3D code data
━━━━━━━━

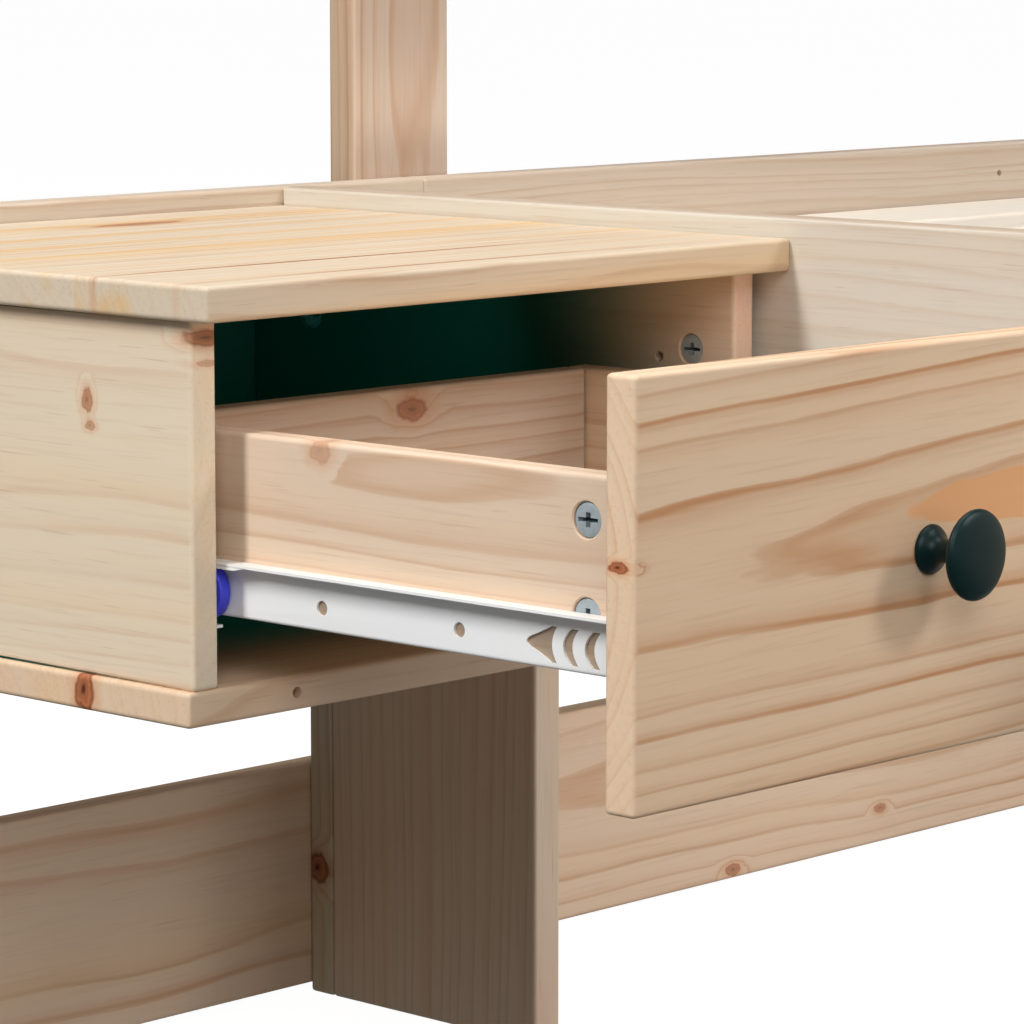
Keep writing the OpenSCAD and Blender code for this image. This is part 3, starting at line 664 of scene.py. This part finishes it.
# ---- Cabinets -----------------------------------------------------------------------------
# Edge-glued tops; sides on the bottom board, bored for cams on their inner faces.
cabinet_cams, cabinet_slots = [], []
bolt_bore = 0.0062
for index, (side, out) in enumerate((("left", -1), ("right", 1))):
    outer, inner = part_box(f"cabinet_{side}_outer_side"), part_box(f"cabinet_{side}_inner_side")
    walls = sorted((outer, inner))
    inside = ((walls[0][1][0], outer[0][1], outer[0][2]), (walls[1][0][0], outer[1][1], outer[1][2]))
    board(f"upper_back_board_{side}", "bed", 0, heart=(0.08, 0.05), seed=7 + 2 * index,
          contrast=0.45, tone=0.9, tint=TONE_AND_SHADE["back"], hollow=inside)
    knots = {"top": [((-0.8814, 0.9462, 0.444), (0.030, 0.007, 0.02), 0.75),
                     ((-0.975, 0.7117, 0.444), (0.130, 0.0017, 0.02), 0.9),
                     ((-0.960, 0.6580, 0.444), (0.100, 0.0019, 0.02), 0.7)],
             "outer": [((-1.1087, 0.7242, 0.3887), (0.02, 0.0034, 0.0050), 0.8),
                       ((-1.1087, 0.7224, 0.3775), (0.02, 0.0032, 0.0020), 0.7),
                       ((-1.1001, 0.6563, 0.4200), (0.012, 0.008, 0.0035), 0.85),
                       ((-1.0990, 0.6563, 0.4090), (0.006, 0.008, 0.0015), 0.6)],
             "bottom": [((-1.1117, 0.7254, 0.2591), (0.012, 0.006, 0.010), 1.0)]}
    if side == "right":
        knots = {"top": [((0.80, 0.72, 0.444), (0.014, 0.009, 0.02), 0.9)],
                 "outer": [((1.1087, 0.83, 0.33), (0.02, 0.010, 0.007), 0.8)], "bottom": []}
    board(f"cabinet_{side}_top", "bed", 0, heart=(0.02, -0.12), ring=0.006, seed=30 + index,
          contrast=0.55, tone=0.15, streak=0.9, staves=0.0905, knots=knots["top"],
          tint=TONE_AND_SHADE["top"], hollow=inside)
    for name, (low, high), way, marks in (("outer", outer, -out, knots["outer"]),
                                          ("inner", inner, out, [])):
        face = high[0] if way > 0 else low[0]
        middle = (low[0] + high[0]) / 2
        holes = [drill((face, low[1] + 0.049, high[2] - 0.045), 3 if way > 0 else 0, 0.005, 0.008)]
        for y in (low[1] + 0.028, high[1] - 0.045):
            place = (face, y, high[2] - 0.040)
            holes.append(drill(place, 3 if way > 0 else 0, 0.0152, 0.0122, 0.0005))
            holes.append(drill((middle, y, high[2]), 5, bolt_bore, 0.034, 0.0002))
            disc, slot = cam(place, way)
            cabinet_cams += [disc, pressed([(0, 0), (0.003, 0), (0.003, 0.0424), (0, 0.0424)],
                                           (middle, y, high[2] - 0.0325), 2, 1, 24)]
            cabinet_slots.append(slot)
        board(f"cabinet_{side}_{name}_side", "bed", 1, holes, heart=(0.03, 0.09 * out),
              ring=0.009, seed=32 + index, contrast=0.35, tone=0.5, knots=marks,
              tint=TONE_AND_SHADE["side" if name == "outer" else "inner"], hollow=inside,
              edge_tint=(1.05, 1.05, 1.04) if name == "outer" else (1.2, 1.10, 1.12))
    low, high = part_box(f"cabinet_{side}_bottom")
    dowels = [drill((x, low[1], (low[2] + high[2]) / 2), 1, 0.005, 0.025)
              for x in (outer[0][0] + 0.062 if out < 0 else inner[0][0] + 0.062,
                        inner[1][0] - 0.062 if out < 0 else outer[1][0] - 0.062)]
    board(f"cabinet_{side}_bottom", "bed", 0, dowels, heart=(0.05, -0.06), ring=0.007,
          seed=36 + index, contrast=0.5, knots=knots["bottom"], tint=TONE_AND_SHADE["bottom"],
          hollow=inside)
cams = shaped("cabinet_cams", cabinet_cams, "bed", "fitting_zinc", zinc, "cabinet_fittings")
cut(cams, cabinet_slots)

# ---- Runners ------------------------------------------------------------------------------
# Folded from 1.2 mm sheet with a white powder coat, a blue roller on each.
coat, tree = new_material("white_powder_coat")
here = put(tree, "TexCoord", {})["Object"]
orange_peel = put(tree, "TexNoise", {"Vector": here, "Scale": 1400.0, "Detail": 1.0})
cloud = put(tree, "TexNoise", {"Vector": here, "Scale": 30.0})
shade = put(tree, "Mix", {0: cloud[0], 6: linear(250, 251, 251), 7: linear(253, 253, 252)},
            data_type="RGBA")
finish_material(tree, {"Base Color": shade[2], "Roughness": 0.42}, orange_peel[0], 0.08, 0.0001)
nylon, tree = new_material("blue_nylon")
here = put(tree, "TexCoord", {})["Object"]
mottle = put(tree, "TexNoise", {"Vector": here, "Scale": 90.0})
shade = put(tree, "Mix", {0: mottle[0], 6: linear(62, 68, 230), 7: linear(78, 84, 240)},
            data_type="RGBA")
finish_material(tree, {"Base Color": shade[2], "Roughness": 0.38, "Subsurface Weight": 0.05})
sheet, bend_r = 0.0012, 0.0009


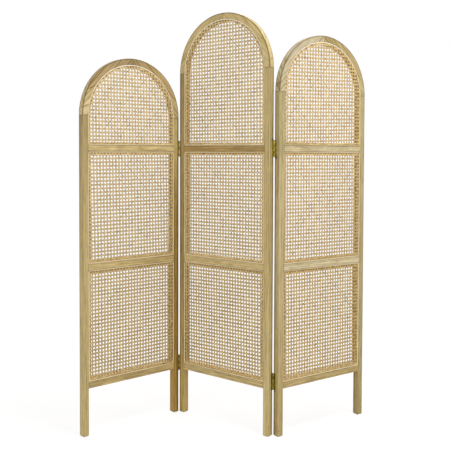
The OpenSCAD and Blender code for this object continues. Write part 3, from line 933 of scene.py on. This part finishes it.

━━━━━━━━

The records above should be restated word for word, please.

RESPONSE BELOW —
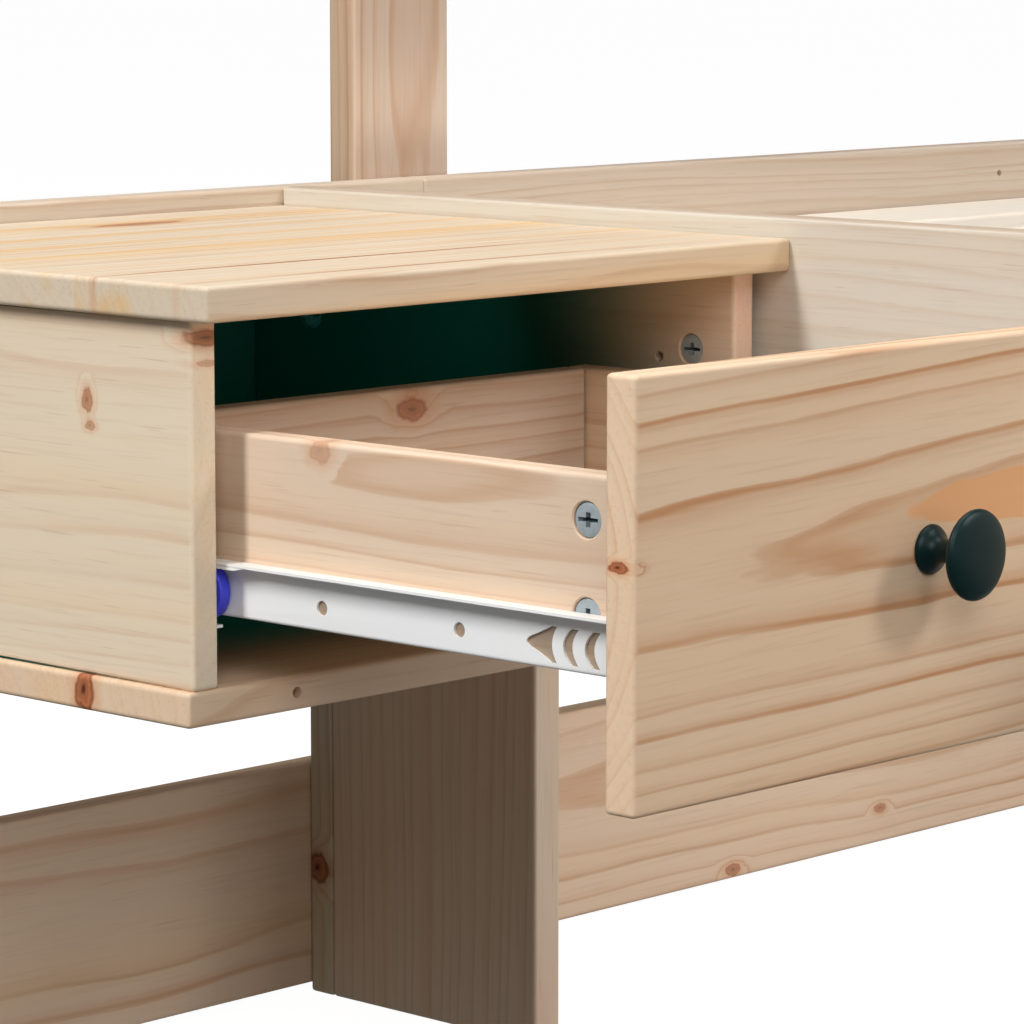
Keep writing the OpenSCAD and Blender code for this image. This is part 3, starting at line 664 of scene.py. This part finishes it.
# ---- Cabinets -----------------------------------------------------------------------------
# Edge-glued tops; sides on the bottom board, bored for cams on their inner faces.
cabinet_cams, cabinet_slots = [], []
bolt_bore = 0.0062
for index, (side, out) in enumerate((("left", -1), ("right", 1))):
    outer, inner = part_box(f"cabinet_{side}_outer_side"), part_box(f"cabinet_{side}_inner_side")
    walls = sorted((outer, inner))
    inside = ((walls[0][1][0], outer[0][1], outer[0][2]), (walls[1][0][0], outer[1][1], outer[1][2]))
    board(f"upper_back_board_{side}", "bed", 0, heart=(0.08, 0.05), seed=7 + 2 * index,
          contrast=0.45, tone=0.9, tint=TONE_AND_SHADE["back"], hollow=inside)
    knots = {"top": [((-0.8814, 0.9462, 0.444), (0.030, 0.007, 0.02), 0.75),
                     ((-0.975, 0.7117, 0.444), (0.130, 0.0017, 0.02), 0.9),
                     ((-0.960, 0.6580, 0.444), (0.100, 0.0019, 0.02), 0.7)],
             "outer": [((-1.1087, 0.7242, 0.3887), (0.02, 0.0034, 0.0050), 0.8),
                       ((-1.1087, 0.7224, 0.3775), (0.02, 0.0032, 0.0020), 0.7),
                       ((-1.1001, 0.6563, 0.4200), (0.012, 0.008, 0.0035), 0.85),
                       ((-1.0990, 0.6563, 0.4090), (0.006, 0.008, 0.0015), 0.6)],
             "bottom": [((-1.1117, 0.7254, 0.2591), (0.012, 0.006, 0.010), 1.0)]}
    if side == "right":
        knots = {"top": [((0.80, 0.72, 0.444), (0.014, 0.009, 0.02), 0.9)],
                 "outer": [((1.1087, 0.83, 0.33), (0.02, 0.010, 0.007), 0.8)], "bottom": []}
    board(f"cabinet_{side}_top", "bed", 0, heart=(0.02, -0.12), ring=0.006, seed=30 + index,
          contrast=0.55, tone=0.15, streak=0.9, staves=0.0905, knots=knots["top"],
          tint=TONE_AND_SHADE["top"], hollow=inside)
    for name, (low, high), way, marks in (("outer", outer, -out, knots["outer"]),
                                          ("inner", inner, out, [])):
        face = high[0] if way > 0 else low[0]
        middle = (low[0] + high[0]) / 2
        holes = [drill((face, low[1] + 0.049, high[2] - 0.045), 3 if way > 0 else 0, 0.005, 0.008)]
        for y in (low[1] + 0.028, high[1] - 0.045):
            place = (face, y, high[2] - 0.040)
            holes.append(drill(place, 3 if way > 0 else 0, 0.0152, 0.0122, 0.0005))
            holes.append(drill((middle, y, high[2]), 5, bolt_bore, 0.034, 0.0002))
            disc, slot = cam(place, way)
            cabinet_cams += [disc, pressed([(0, 0), (0.003, 0), (0.003, 0.0424), (0, 0.0424)],
                                           (middle, y, high[2] - 0.0325), 2, 1, 24)]
            cabinet_slots.append(slot)
        board(f"cabinet_{side}_{name}_side", "bed", 1, holes, heart=(0.03, 0.09 * out),
              ring=0.009, seed=32 + index, contrast=0.35, tone=0.5, knots=marks,
              tint=TONE_AND_SHADE["side" if name == "outer" else "inner"], hollow=inside,
              edge_tint=(1.05, 1.05, 1.04) if name == "outer" else (1.2, 1.10, 1.12))
    low, high = part_box(f"cabinet_{side}_bottom")
    dowels = [drill((x, low[1], (low[2] + high[2]) / 2), 1, 0.005, 0.025)
              for x in (outer[0][0] + 0.062 if out < 0 else inner[0][0] + 0.062,
                        inner[1][0] - 0.062 if out < 0 else outer[1][0] - 0.062)]
    board(f"cabinet_{side}_bottom", "bed", 0, dowels, heart=(0.05, -0.06), ring=0.007,
          seed=36 + index, contrast=0.5, knots=knots["bottom"], tint=TONE_AND_SHADE["bottom"],
          hollow=inside)
cams = shaped("cabinet_cams", cabinet_cams, "bed", "fitting_zinc", zinc, "cabinet_fittings")
cut(cams, cabinet_slots)

# ---- Runners ------------------------------------------------------------------------------
# Folded from 1.2 mm sheet with a white powder coat, a blue roller on each.
coat, tree = new_material("white_powder_coat")
here = put(tree, "TexCoord", {})["Object"]
orange_peel = put(tree, "TexNoise", {"Vector": here, "Scale": 1400.0, "Detail": 1.0})
cloud = put(tree, "TexNoise", {"Vector": here, "Scale": 30.0})
shade = put(tree, "Mix", {0: cloud[0], 6: linear(250, 251, 251), 7: linear(253, 253, 252)},
            data_type="RGBA")
finish_material(tree, {"Base Color": shade[2], "Roughness": 0.42}, orange_peel[0], 0.08, 0.0001)
nylon, tree = new_material("blue_nylon")
here = put(tree, "TexCoord", {})["Object"]
mottle = put(tree, "TexNoise", {"Vector": here, "Scale": 90.0})
shade = put(tree, "Mix", {0: mottle[0], 6: linear(62, 68, 230), 7: linear(78, 84, 240)},
            data_type="RGBA")
finish_material(tree, {"Base Color": shade[2], "Roughness": 0.38, "Subsurface Weight": 0.05})
sheet, bend_r = 0.0012, 0.0009


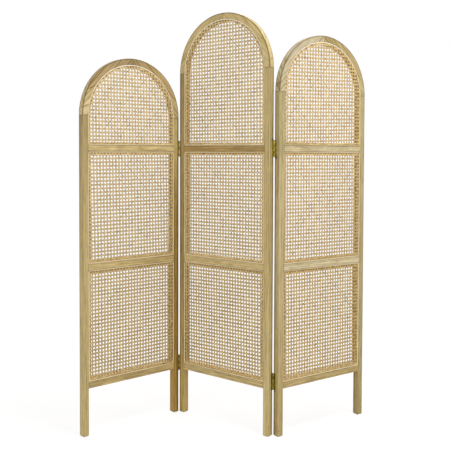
The OpenSCAD and Blender code for this object continues. Write part 3, from line 933 of scene.py on. This part finishes it.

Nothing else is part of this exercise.